David Hollenbach’s talk was entitled “Remembering Shared Humanity in a Divided World: Human Rights and Protection from Atrocity” and highlighted the importance of the United Nation’s principle of Responsibility to Protect. This principle emphasizes the need for nations to care for their members and, if they fail, for other nations to intervene. He promoted the idea of the international community and the Catholic Church as providing grounds for ensuring universal justice.

Hollenbach was followed by William O’Neill’s talk “Remembering Genocide: Anamnestic Solidarity in Social Reconciliation.” It discussed insufficiency of allowing the guarantee of liberty to be the sole center of a moral system. He noted that in order to properly make sense of the past, one must root memory in both understandings of Catholic social teaching and African history. These will illicit sentiments of solidarity and human rights.

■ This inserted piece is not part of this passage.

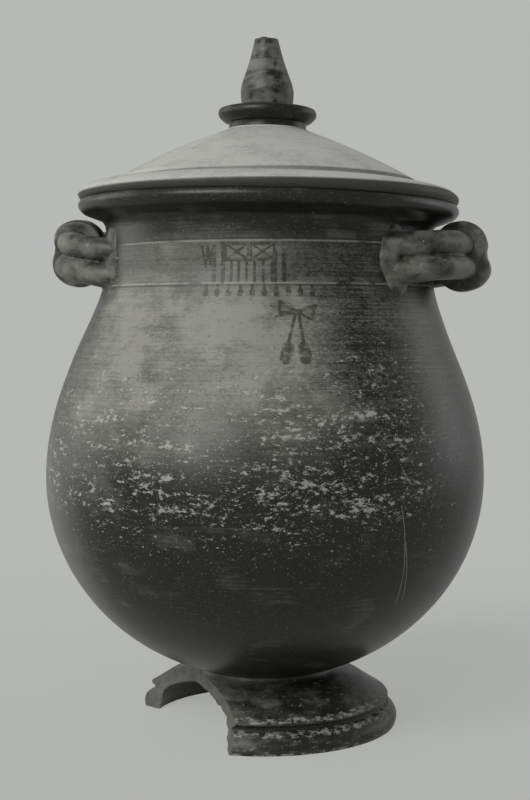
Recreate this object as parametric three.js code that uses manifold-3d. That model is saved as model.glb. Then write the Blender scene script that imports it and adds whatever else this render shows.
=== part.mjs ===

Florida Kabasinga’s talk, entitled “The Role of the International Criminal Tribunal for Rwanda: Justice and Legal Perspectives,” emphasized the shortcomings of the ICTR. In particular, she noted that the Rwandan people were displeased with the fact that the tribunal would not be in Rwanda and with the fact that it only took into account the crimes that dated from 1990 to 1994, whereas killings and incitation to hatred started way before that. She suggested that the ICTR was a form of “distant justice” in which those most directly touched by the genocide were unable to be part of the justice process.

The last presentation of the day came from Leah Bacon whose talk was called, “Construction of Collective Memory: An Analysis of Rwanda’s Memorials.” She compared various memorials in Rwanda with one another and with the Holocaust museum and the African American History Museum in Washington D.C, USA. She emphasized the idea that museums are never neutral but should serve as spaces for reconciliation, reflection, and healing. One must ask who they are to serve and how they are to do so.
The first day of this conference was a great success and the next two days are sure to bring continued deepening of insights alongside prayerful reflection.